= Cuthbert Armourer =

Cuthbert Armourer or Armorer (born 1534 – d. unknown) was an English soldier at Berwick-upon-Tweed, a messenger, and found favour with James VI of Scotland as a huntsman.

== Career==
The Armourer family lived near Berwick. Cuthbert Armourer became a "constable of horse" in the garrison, and also served as deputy of Norham Castle.

Cuthbert, or "Cuddie" Armourer of Belford, was an exile with Jane Howard, Countess of Westmorland after the Rising of the North in 1569, and came to Ferniehirst Castle.

English huntsmen visited James VI in season. Armourer was active in Scotland as one of the king's huntsman before April 1583 when the English ambassador Robert Bowes reported that his hunting had "well pleased" James VI, while he supplied useful intelligence to the diplomat. Bowes wrote a recommendation to Francis Walsingham for Armourer, The treasurer's accounts record that Cuthbert Armourer was at Falkland Palace in June 1584 with the huntsman John Home and was given 20 crowns worth £50 Scots.

In August 1584, Armourer, as a servant or tenant of Lord Hunsdon, attended a border meeting at Foulden with the Scottish huntsman John Hume of Manderston. Armourer seems to have become a go-between for Hunsdon and James Stewart, Earl of Arran, who was at this time a dominant figure in Scottish politics.

Armourer became so close to James VI, according to the Master of Gray, that James wept with "Cuddy Armerer" over the rumours that David Rizzio was his father.

Armourer carried letters and was a mediator with the discourted James Stewart, Earl of Arran. Armourer was not only a messager but discussed the negotiations of Archibald Douglas at the English court with William Selby. In September 1585, the English diplomat Edward Wotton, who was at Stirling Castle complained to Francis Walsingham that Armourer was negotiating on behalf of James Stewart, Earl of Arran, prejudicing his mission or displacing him. In December 1592, Arran came to Holyroodhouse and met James VI at the kennels.

One "Cuthbert the hunter", either Cuthbert Armourer or Cuthbert Rayne, was given a reward of 20 French crowns in 1588. George Young made this payment, while Richard Cockburn gave 200 crowns to English hunters.

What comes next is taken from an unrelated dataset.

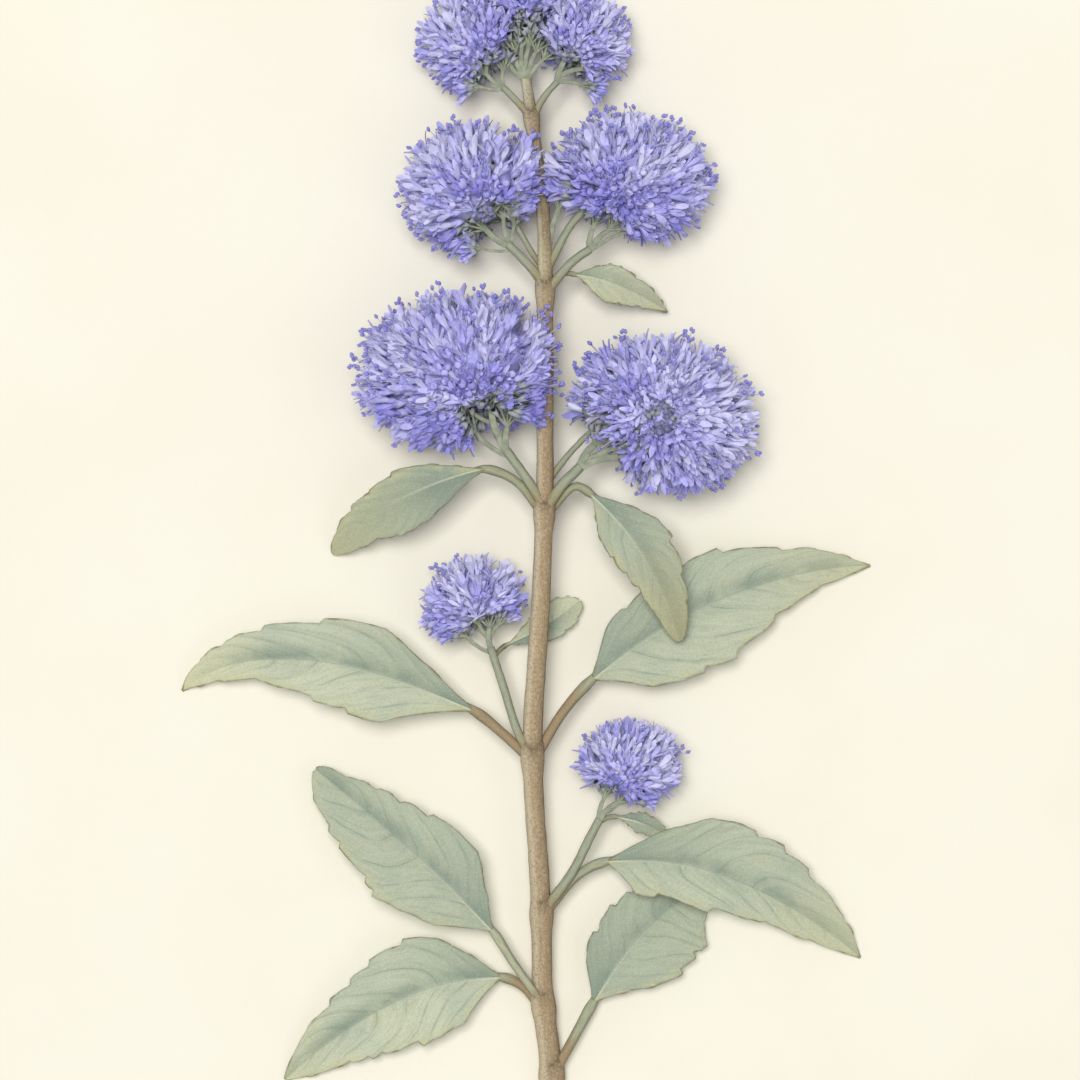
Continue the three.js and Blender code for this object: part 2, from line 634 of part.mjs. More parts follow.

Archibald Arnot in Falkland was paid £80 Scots towards feeding English huntsmen. In 1589, another 20 crowns was paid to an English hunter.

In July 1590, John Crane, an officer of the Berwick garrison wrote about the progress of repairs at Norham. Armourer had enlisted the services of the surveyor of Berwick William Ackrigg.

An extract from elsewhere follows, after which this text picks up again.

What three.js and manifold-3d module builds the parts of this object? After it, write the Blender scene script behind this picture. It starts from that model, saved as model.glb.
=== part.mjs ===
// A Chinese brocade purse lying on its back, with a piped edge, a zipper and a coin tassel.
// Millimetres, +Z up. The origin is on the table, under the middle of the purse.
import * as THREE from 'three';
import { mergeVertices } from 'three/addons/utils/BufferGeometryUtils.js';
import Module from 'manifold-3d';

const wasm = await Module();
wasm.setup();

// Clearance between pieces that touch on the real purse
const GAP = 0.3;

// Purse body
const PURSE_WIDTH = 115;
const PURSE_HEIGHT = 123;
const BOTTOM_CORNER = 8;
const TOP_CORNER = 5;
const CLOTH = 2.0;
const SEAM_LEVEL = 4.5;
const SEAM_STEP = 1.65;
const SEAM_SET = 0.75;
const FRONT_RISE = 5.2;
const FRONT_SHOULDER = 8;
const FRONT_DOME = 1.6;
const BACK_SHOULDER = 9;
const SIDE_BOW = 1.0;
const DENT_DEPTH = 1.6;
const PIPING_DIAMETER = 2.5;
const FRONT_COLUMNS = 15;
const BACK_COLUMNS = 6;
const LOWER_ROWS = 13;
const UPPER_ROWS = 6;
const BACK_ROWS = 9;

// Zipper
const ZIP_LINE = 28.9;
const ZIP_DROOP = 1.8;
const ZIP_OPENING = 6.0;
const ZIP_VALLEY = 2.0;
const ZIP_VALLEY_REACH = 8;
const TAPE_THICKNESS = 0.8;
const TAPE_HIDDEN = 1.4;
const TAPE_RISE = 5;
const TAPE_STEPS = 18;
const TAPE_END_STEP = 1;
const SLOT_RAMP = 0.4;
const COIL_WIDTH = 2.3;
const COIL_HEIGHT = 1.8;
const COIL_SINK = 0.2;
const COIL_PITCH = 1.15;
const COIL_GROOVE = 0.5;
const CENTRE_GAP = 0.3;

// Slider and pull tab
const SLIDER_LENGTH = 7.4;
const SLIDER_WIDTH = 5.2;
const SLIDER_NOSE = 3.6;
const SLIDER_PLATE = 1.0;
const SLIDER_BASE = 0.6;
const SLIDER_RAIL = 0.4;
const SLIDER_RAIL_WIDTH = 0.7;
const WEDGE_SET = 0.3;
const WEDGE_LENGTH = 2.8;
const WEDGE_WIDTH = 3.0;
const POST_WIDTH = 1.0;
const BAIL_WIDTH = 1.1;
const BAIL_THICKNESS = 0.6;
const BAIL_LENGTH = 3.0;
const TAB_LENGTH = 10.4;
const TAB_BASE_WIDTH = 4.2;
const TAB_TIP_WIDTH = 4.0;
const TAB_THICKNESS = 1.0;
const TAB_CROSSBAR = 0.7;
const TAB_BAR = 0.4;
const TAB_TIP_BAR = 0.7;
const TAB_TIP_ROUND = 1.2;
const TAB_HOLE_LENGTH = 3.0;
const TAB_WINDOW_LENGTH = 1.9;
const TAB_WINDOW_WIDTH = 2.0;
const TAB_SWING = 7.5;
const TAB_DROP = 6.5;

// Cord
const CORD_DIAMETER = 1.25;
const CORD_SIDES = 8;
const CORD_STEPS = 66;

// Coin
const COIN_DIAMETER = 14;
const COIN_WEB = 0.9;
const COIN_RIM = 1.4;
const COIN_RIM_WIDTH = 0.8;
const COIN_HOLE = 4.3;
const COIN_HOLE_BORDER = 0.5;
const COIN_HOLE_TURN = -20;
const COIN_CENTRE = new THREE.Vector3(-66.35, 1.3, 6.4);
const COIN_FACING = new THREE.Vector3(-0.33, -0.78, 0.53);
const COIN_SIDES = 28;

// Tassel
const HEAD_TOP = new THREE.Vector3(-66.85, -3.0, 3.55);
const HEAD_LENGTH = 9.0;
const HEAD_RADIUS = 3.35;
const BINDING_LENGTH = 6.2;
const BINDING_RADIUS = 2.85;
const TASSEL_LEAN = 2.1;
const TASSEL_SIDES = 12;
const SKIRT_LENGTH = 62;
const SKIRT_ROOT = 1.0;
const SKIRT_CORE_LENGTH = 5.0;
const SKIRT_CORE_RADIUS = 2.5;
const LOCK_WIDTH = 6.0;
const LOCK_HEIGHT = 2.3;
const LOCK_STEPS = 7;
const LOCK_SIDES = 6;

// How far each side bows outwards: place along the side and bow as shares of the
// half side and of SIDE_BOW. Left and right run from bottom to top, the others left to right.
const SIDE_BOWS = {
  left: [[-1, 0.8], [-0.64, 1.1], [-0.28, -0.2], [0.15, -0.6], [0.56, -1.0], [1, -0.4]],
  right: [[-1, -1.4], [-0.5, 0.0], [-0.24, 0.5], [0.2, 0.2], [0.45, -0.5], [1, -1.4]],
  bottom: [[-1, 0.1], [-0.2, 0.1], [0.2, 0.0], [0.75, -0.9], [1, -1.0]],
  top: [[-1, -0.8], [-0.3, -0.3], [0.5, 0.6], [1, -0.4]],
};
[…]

James VI became suspicious in January 1593 that Cuthbert Armourer and Thomas Musgrave and other Northumbrians harboured his rebel Francis Stewart, 5th Earl of Bothwell, with the encouragement of Elizabeth I. The English ambassador assured him that he was misled by tale tellers. His activities, and the exploits of his sons and nephews, including David, Clement, Robert, and Harry Armourer (b. 1578) attracted suspicion. For a time, James VI continued to insist on the punishment and rendition of "Cuddye Armour" and Thomas Musgrave. Armourer was forgiven by December 1593 and he was employed by the Governor of Berwick to carry messages to Edinburgh.

Peregrine Bertie, 13th Baron Willoughby de Eresby, as governor of Berwick in 1601 noted that Armourer, who was in debt, was esteemed and held his place because he had done an importrant service for Elizabeth I in 1601. Eventually, after the Union of the Crowns, Cuthbert Armourer was granted the office of Chief Steward of Hexham.